Georgetown reported more than $36 million in foreign-sourced gifts and contracts in 2018, including a $32.9 million contract with the Qatar Foundation, Georgetown’s sponsor for its branch campus in Doha, and more than $1 million in funding from other Qatari sources. (Other than Qatar, the only other overseas entities from which Georgetown reported receiving a foreign-sourced gift or contract in 2018 were Hong Kong and Spain.)
The letter from the Department of Education asks about Georgetown's Qatari funds as well as gifts and contracts involving specific sources in China, Russia and Saudi Arabia.
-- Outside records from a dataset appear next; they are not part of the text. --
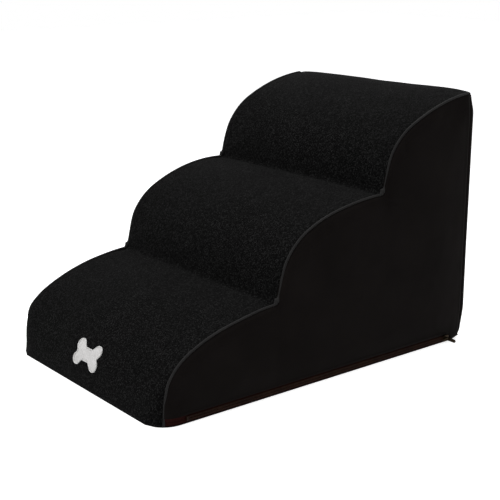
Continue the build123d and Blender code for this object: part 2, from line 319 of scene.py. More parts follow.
def tread_fullness(distance, along):
    """How far the stuffed cover stands out from its flat form."""
    reach = tread_reach(along, distance)
    share = min(1.0, abs(distance) / reach)
    edge = reach - abs(distance)
    rear = ease(along, COVER_END - 0.12, COVER_END - 0.01)
    free = 0.15 + 0.85 * ease(crease_gap(along), 0.004, 0.060)
    free *= ease(along, 0.0, 0.050)
    crown = (CROWN * free * (1.0 - rear) + REAR_CROWN * rear) * (1.0 - share ** (2.4 + 3.0 * rear))
    roll = -0.0015 * math.exp(-edge / 0.0025)
    slow = 0.0007 * waviness(distance, along, 1.7, 0.055) * free * ease(edge, 0.0, 0.03)
    pucker = 0.0
    for crease in CREASES:
        gap = along - crease
        pull = math.exp(-edge / 0.014) * hill(gap, 0.022)
        pucker += pull * (0.0008 * math.cos(gap / 0.0014) - 0.0022)
    gather = 0.00025 * math.sin(along / 0.0019 + 2.0 * waviness(along, 3.1, 0.0, 0.02))
    gather *= math.exp(-edge / 0.006)
    return crown + roll + slow + pucker + gather


def tread_form(distance, along):
    """A point of the treads' plain form, before stuffing, and its outward direction."""
    point = line_point(along)
    heading = line_heading(along)
    if along < SEAM_TOP_ALONG:
        plan, angle = across_point(distance, point.x, seam_setback(point.y))
    else:
        plan, angle = Vector((distance, point.x)), 0.0
    out = Vector((heading.y * math.sin(angle), -heading.y * math.cos(angle), heading.x))
    out = out.lerp(Vector((0.0, 0.0, 1.0)), ease(along, COVER_END - 0.02, COVER_END - 0.004))
    return Vector((plan.x, FRONT_Y + plan.y, point.y)), out.normalized()


def seam_form(along, sign):
    """A point of the seam with one side panel, as if on the right, and its outward direction."""
    return tread_form(tread_reach(along, sign), along)


def tread_surface(distance, along, lift=0.0):
    """A point of the treads' outside: distance from the middle and along the stairs' line."""
    place, out = tread_form(distance, along)
    place = settled(place + out * (lift + tread_fullness(distance, along)))
    if tread_movement:
        across = 0.5 + 0.5 * distance / tread_reach(along, distance)
        place += tread_movement(across, (along - COVER_START) / COVER_LENGTH)
    return place


# ---- making pieces

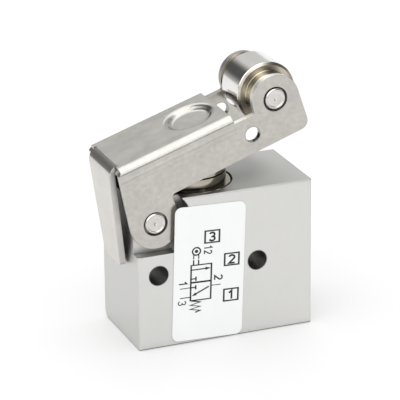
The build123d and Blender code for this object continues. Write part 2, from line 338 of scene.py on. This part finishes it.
def studio_level(t, x, y, z):
    """How bright the room is in a direction: x to the right, y to the back and z up."""
    behind = t.step(y, 0.1, 0.3)
    # The bright ceiling, open towards the back, the left and the front.
    ceiling = t.step(z, 0.51, 0.58)
    front_high = t.times(t.step(z, 0.10, 0.24), t.fall(y, -0.25, 0.0))
    bright = t.times(t.most(ceiling, front_high), t.fall(x, 0.19, 0.27))
    # Dark flags: behind on the left, higher up on the left, on the right, and low in front.
    low_place = t.band(x, -0.70, -0.55, -0.30, -0.04)
    left_low = t.times(low_place, t.band(z, -0.10, 0.22, 0.46, 0.56), behind)
    high_place = t.band(x, -0.80, -0.60, -0.44, -0.30)
    left_high = t.times(high_place, t.band(z, 0.3, 0.45, 0.86, 0.93), behind)
    right_near = t.times(t.step(x, 0.38, 0.46), t.fall(y, 0.15, 0.4))
    right_far = t.times(t.step(x, 0.5, 0.62), t.fall(y, 0.50, 0.62))
    right = t.times(t.most(right_near, right_far), t.step(z, 0.08, 0.24))
    front = t.times(t.band(z, -0.2, -0.05, 0.06, 0.14), t.fall(y, -0.55, -0.35))
    dark = t.most(left_low, left_high, right, front)
    right_low = t.times(t.step(x, 0.38, 0.46), t.fall(z, 0.12, 0.27), behind)
    wall = t.lerp(right_low, WALL, LOW_WALL)
    return t.lerp(dark, t.lerp(bright, wall, CEILING), FLAG)


def make_world():
    """White behind the object, and a studio room for polished metal to reflect."""
    world = bpy.data.worlds.new("studio")
    world.use_nodes = True
    scene.world = world
    t = Nodes(world.node_tree)
    world.node_tree.nodes.clear()
    out = t.add("ShaderNodeOutputWorld")
    path = t.add("ShaderNodeLightPath")
    seen = t.most(path.outputs["Is Camera Ray"], path.outputs["Is Transmission Ray"])
    direction = t.add("ShaderNodeTexCoord").outputs["Generated"]
    level = studio_level(t, *t.split(direction))

    def light(colour, strength):
        inputs = {"Color": colour, "Strength": strength}
        return t.add("ShaderNodeBackground", inputs=inputs).outputs[0]

    def choose(factor, a, b):
        return t.add("ShaderNodeMixShader", inputs={0: factor, 1: a, 2: b}).outputs[0]

    room = light((0.985, 1.0, 0.985, 1), level)
    mixed = choose(path.outputs["Is Glossy Ray"], light(grey(1.0), SOFT_FILL), room)
    t.put(out, "Surface", choose(seen, mixed, light(grey(1.0), 1.0)))


def make_floor():
    """A wide sheet of pale paper that takes the object's shadow."""
    mesh = bpy.data.meshes.new("floor")
    r = 3000 * MM
    mesh.from_pydata([(-r, -r, 0), (r, -r, 0), (r, r, 0), (-r, r, 0)], [], [(0, 1, 2, 3)])
    floor = bpy.data.objects.new("floor", mesh)
    floor.location.z = -0.02 * MM
    scene.collection.objects.link(floor)
    mat, t, shader, _ = start_material("floor_paper")
    shader.inputs["Base Color"].default_value = grey(0.55)
    shader.inputs["Roughness"].default_value = 0.6
    path = t.add("ShaderNodeLightPath")
    glow = t.add("ShaderNodeEmission", inputs={"Color": grey(1.0), "Strength": 0.27})
    none = t.add("ShaderNodeEmission", inputs={"Color": grey(0.0), "Strength": 0.0})
    pick = t.most(path.outputs["Is Camera Ray"], path.outputs["Is Glossy Ray"])
    extra = t.add("ShaderNodeMixShader", inputs={0: pick, 1: none.outputs[0], 2: glow.outputs[0]})
    total = t.add("ShaderNodeAddShader", inputs={0: shader.outputs[0], 1: extra.outputs[0]})
    out = [n for n in mat.node_tree.nodes if n.type == "OUTPUT_MATERIAL"][0]
    t.put(out, "Surface", total.outputs[0])
    mesh.materials.append(mat)


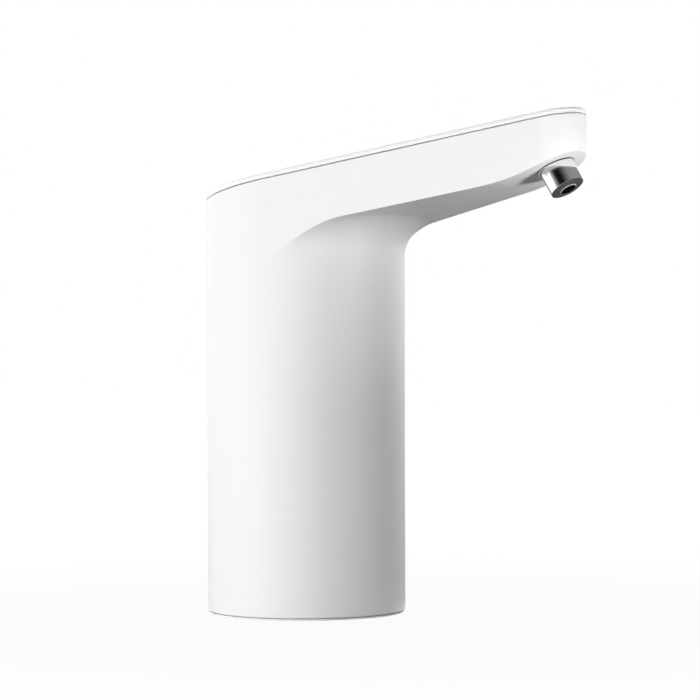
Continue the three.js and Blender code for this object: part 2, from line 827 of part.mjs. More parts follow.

The letter specifically asks for records involving the Prince Alwaleed bin Talal Center for Muslim-Christian Understanding, which was endowed with a $20 million gift from a Saudi prince made in 2005, and for records involving Huawei and Hanban.
A Georgetown spokesperson said the university takes its reporting obligations seriously and that officials are “working with the Department of Education to provide responsive information demonstrating that it has reported all required information. The department's letter reflects some misunderstandings about Georgetown, as the university does not host a Confucius Institute and regularly reports payments from the Qatar Foundation (the sponsor for our campus in Doha, Qatar) and gifts related to the University's Prince Alwaleed bin Talal Center for Muslim-Christian Understanding.”
The letter the Education Department sent to Texas A&M is similar in specifically singling out foreign gifts and contracts involving the Qatari government and Qatar Foundation, Huawei and Hanban. Texas A&M -- which announced the closure of its Confucius Institute in April 2018 -- reported a little more than $6 million in foreign gifts in 2018, all from the Qatar Foundation. "We take compliance and security very seriously at Texas A&M University," the university said in a statement. "We are reviewing the document from the U.S. Department of Education and are fully cooperating with the inquiry."